Human Impact in China

crescent lake

The above image is no mirage. It's the Crescent Lake in the middle of the Gobi Desert in China. It's been there for a long time, but now, it is rapidly receding, as you can see. I just read this NY Times article on the reasons as to why this is happening.

In this desert oasis where East once met West and that is home to one of the world's greatest shrines to Buddhism, the water is disappearing. Crescent Lake has dropped more than 25 feet in the last three decades while the underground water table elsewhere in the area has fallen by as much as 35 feet.

An ancient city that once served as China's gateway to the West, Dunhuang is now threatened by very modern demands. A dam built three decades ago to help local farming, combined with a doubling of the population, have overstressed a fragile desert hydrology that had been stable for thousands of years.

"I would call it an ecological crisis," said Zhang Mingquan, a professor at Lanzhou University who specializes in the region's hydrology. "The problem is the human impact.
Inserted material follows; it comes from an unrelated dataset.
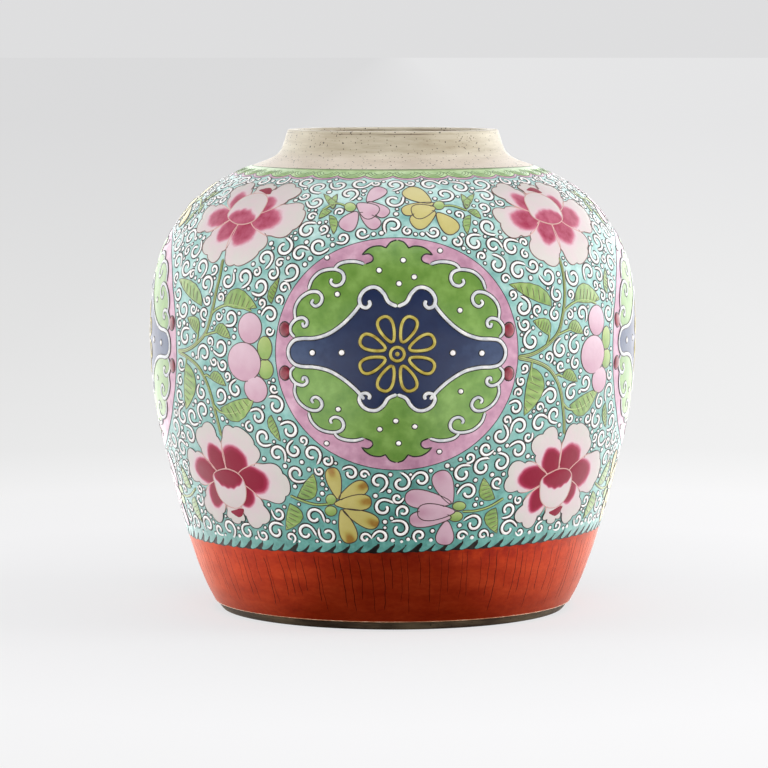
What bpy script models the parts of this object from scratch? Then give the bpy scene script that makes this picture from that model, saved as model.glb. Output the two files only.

People are overusing the amount of water that the area can sustain."

Here as elsewhere in western China, the country's poorest region, the emphasis in recent decades has been on economic development at all costs. Isolated by the desert, Dunhuang has virtually no industry, so agriculture has dominated the local economy. In the 1970's, the government dammed the Dang River, which once flowed past the city, to provide better irrigation for farmland and to help relieve poverty.

Farming did improve, but in a fashion that brought a larger burden: a desert oasis that had fewer than 100,000 people before the dam now has roughly 180,000. As more people arrived, the underground water table that is the city's main source of drinking water started dropping.
This Wold Heritage site may very well disappear, like a mirage, in the next decade or so as a direct result of what we humans do/did to the earth. It's sad. They didn't know they were doing anything wrong and now, it's probably too late.
"As local people, we are very worried," said Fan Cun, who heads the agency overseeing the lake. "We would have failed future generations if we watch this lake disappear."

The fate of the lake is now in our hands. I had never heard of the lake until reading this article, but now I want to go there and see it with my own eyes. I don't think I'll make it there before it is gone.